Mais, au lendemain de la signature de ces accords, les grèves se poursuivirent
et le nombre de grévistes continua même d’augmenter. Instinctivement, les
travailleurs sentaient qu’ils pouvaient obtenir beaucoup plus et un changement
bien plus profond.
La
trahison du Front populaire
Les dirigeants
de la CGT et du PC durent mettre tout leur poids pour faire reprendre le
travail. « Il faut savoir terminer une grève dès que satisfaction a été
obtenue », déclara le dirigeant communiste Thorez devant les membres de son
parti réunis le 11 juin. « Tout n’est pas possible maintenant »,
répétaient tous les dirigeants du PC, pour amener leurs militants à conclure
dans les entreprises des accords mettant fin à la grève.

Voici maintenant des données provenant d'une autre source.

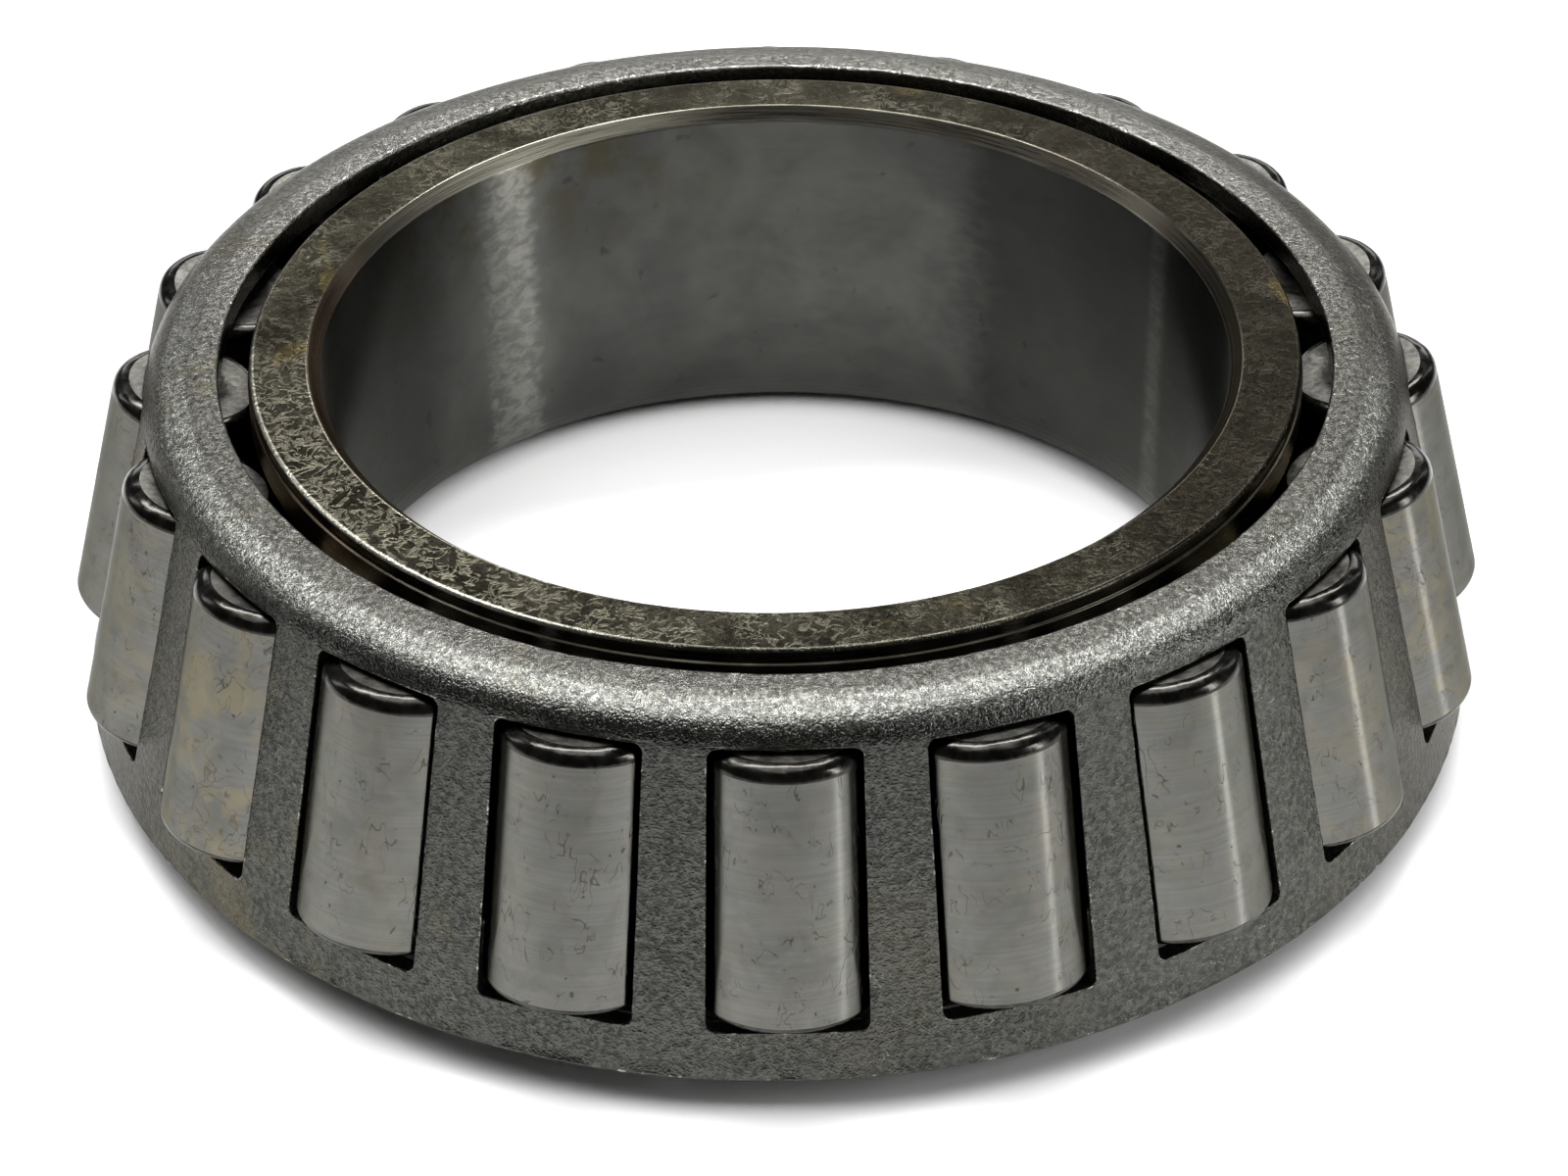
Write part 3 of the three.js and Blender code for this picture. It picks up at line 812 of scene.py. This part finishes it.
def roller_profile():
    """(radius, height, wear, finish) rows, from the middle of the large end to that of the small end."""
    large, small = ROLLER_MIDDLE - ROLLER_LARGE_EDGE, ROLLER_MIDDLE - ROLLER_SMALL_EDGE
    large_radius, small_radius = roller_radius(ROLLER_LARGE_EDGE), roller_radius(ROLLER_SMALL_EDGE)

    bottom, flat = large - ROLLER_LARGE_CORNER, large_radius - ROLLER_LARGE_CORNER
    hollow = bottom + LARGE_END_HOLLOW
    rows = [(0.0, hollow, END), (0.9, hollow, END), (1.3, bottom + 0.02, END), (1.6, bottom, END)]
    rows += [(flat - 0.6, bottom, END), (flat - 0.05, bottom, CORNER)]
    rows += quarter(flat, large, ROLLER_LARGE_CORNER, -math.pi / 2, 8, BODY)

    rows.append((large_radius - BODY_EDGE_DROP, large + BESIDE_CORNER, BODY))
    for k in range(1, BODY_STEPS):
        share = k / BODY_STEPS
        drop = BODY_CROWN * (2 * share - 1) ** 2
        radius = large_radius + (small_radius - large_radius) * share - drop
        rows.append((radius, large + (small - large) * share, BODY))
    rows.append((small_radius - BODY_EDGE_DROP, small - BESIDE_CORNER, BODY))

    top, flat = small + ROLLER_SMALL_CORNER, small_radius - ROLLER_SMALL_CORNER
    hollow = top - SMALL_END_HOLLOW
    rows += quarter(flat, small, ROLLER_SMALL_CORNER, 0.0, 12, END)
    rows += [(flat - 0.05, top, END), (2.0, top, END), (1.75, top - 0.06, END)]
    rows += [(1.3, top - 0.22, END), (0.7, hollow, END), (0.0, hollow, END)]
    return [(radius, height, 0.0, finish) for radius, height, finish in rows]


def forged(seed):
    """The unevenness of the end faces, which are left as forged. It only goes into the roller."""
    def shape(spot, normal, wear):
        if abs(normal.z) < 0.7:
            return Vector((0.0, 0.0, 0.0))
        depth = abs(noise.noise(spot * 0.9 + Vector((seed * 9, 0, 0)))) * FORGED_DEPTH
        return Vector((0.0, 0.0, -math.copysign(depth, normal.z)))
    return shape


def rollers():
    chance = random.Random(7)
    finishes = [roller_body_look(), roller_corner_look(), roller_end_look()]
    profile = roller_profile()
    out, up = roller_place(ROLLER_MIDDLE, 0)
    for i in range(ROLLER_COUNT):
        name = f"roller_{i + 1:02d}"
        shell = Shell()
        shell.lathe(profile, ROLLER_SEGMENTS)
        stain = OILED_ROLLERS.get(i, 0.12 + 0.2 * chance.random())
        piece = shell.piece(f"bearing_{name}", finishes, chance.random(), stain, forged(i))
        turn = Matrix.Rotation(i * PITCH - math.pi / 2, 4, "Z")
        tilt = Matrix.Rotation(-ROLLER_AXIS_ANGLE, 4, "Y")
        piece.matrix_world = turn @ Matrix.Translation(Vector((out, 0.0, up)) / METRE) @ tilt
        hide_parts(name)
        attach(piece, name)


# ---------------------------------------------------------------- studio
# Everything here is in metres.

FLOOR_HALF_WIDTH = 1.5


def floor():
    half = FLOOR_HALF_WIDTH
    corners = [(-half, -half, 0), (half, -half, 0), (half, half, 0), (-half, half, 0)]
    mesh = bpy.data.meshes.new("floor")
    mesh.from_pydata(corners, [], [(0, 1, 2, 3)])
    plane = bpy.data.objects.new("floor", mesh)
    bpy.context.scene.collection.objects.link(plane)
    plane.location.z = -1e-5
    material = bpy.data.materials.new("floor_pale")
    material.use_nodes = True
    shader = material.node_tree.nodes["Principled BSDF"]
    shader.inputs["Base Color"].default_value = (0.88, 0.88, 0.88, 1.0)
    shader.inputs["Roughness"].default_value = 0.9
    shader.inputs["Specular IOR Level"].default_value = 0.1
    mesh.materials.append(material)


def direction(azimuth, elevation):
    """The unit vector towards a place in the room. Azimuth 0 is +X and 90 is +Y, in degrees."""
    a, e = math.radians(azimuth), math.radians(elevation)
    return Vector((math.cos(e) * math.cos(a), math.cos(e) * math.sin(a), math.sin(e)))


def soft_light(name, azimuth, elevation, distance, width, height, power, target=(0.0, 0.0, 0.0)):
    """A rectangular soft light that faces its target, which is the bearing unless another is given."""
    away = direction(azimuth, elevation)
    light = bpy.data.lights.new(name, "AREA")
    light.shape = "RECTANGLE"
    light.size, light.size_y, light.energy = width, height, power
    lamp = bpy.data.objects.new(name, light)
    bpy.context.scene.collection.objects.link(lamp)
    lamp.location = Vector(target) + away * distance
    lamp.rotation_euler = away.to_track_quat("Z", "Y").to_euler()
    return lamp


def studio():
    floor()
    world = bpy.data.worlds.new("studio")
    bpy.context.scene.world = world
    world.use_nodes = True
    background = world.node_tree.nodes["Background"]
    background.inputs["Color"].default_value = (0.085, 0.085, 0.085, 1.0)
    background.inputs["Strength"].default_value = 1.0
    soft_light("overhead", 102, 67, 0.35, 0.38, 0.05, 1.55)
    soft_light("top", 96, 87, 0.35, 0.26, 0.16, 0.36)
    soft_light("back", 88, 20, 0.50, 0.50, 0.10, 0.55)
    soft_light("right_front", -21.5, 20, 0.45, 0.060, 0.28, 0.85)
    soft_light("left_back", 160, 28, 0.45, 0.05, 0.22, 0.15)
    soft_light("right_back", 39, 30, 0.45, 0.03, 0.24, 0.06)
    fill = soft_light("floor_fill", -90, 89, 0.09, 0.17, 0.07, 0.155, (0.0, -0.036, 0.0))
    fill.visible_glossy = False
    fill.visible_camera = False
    view = bpy.context.scene.view_settings
    view.view_transform = "Standard"
    view.look = "None"


def camera():
    """The photograph's camera, from a perspective fit to the bearing's edges."""
    target, distance, roll = Vector((0.00035, 0.0, 0.0044)), 0.2333, math.radians(-0.446)
    away = direction(-90.62, 35.86)
    data = bpy.data.cameras.new("camera")
    data.sensor_width, data.lens = 36.0, 103.2
    data.clip_start, data.clip_end = 0.01, 10.0
    thing = bpy.data.objects.new("camera", data)
    bpy.context.scene.collection.objects.link(thing)
    turn = away.to_track_quat("Z", "Y").to_matrix().to_4x4() @ Matrix.Rotation(roll, 4, "Z")
    thing.matrix_world = Matrix.Translation(target + away * distance) @ turn
    bpy.context.scene.camera = thing


camera()
inner_ring()
cage()
rollers()
studio()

Si le mouvement
commença à refluer à partir de la mi-juin, de nombreuses entreprises étaient
encore occupées au mois de juillet.
Les
congés payés et les 40 heures allaient rester dans l’histoire comme les «
conquêtes » du Front populaire. Mais aucune de ces mesures ne figurait à son
programme. Blum et son gouvernement ne les firent adopter que dans l’objectif
d’obtenir la fin des grèves. Dans les mois qui suivirent, Blum multiplia au
contraire les concessions au patronat, l’aidant à regagner ce qu’il avait été
contraint de lâcher, à rétablir son autorité et un rapport de force en sa
faveur dans les entreprises.
Deux ans
après juin 1936, des décrets autorisèrent les dérogations aux 40 heures au nom
de la Défense nationale. En 1939, pour la deuxième fois dans le siècle, le
système capitaliste en crise plongea le monde dans la barbarie de la guerre
mondiale. Celle-ci marquait le fait que la poussée ouvrière de 1936, tout comme
celle qui s’était produite au même moment en Espagne, n’avait pas réussi à
ouvrir une autre voie, la voie révolutionnaire qui seule aurait pu mettre à bas
un système capitaliste fauteur de misère et de guerre.
Dans une
telle période, contrairement à la politique qu’imposèrent les dirigeants du
Front populaire, et en particulier du Parti communiste stalinien, la classe
ouvrière ne pouvait mettre fin au chômage et à la misère et arrêter la marche à
la guerre sans se donner les moyens de renverser la bourgeoisie, en alliance
avec les travailleurs d’Espagne et des autres pays européens.
Les
grèves de mai-juin 36 restent comme une formidable démonstration de force des
travailleurs, démontrant leur capacité à s’organiser, à paralyser l’économie et
à faire pression sur les classes dirigeantes. Mais c’est aussi l’exemple d’une
trahison des aspirations de la classe ouvrière par ses organisations
traditionnelles, et d’une occasion manquée de changer le cours de l’histoire.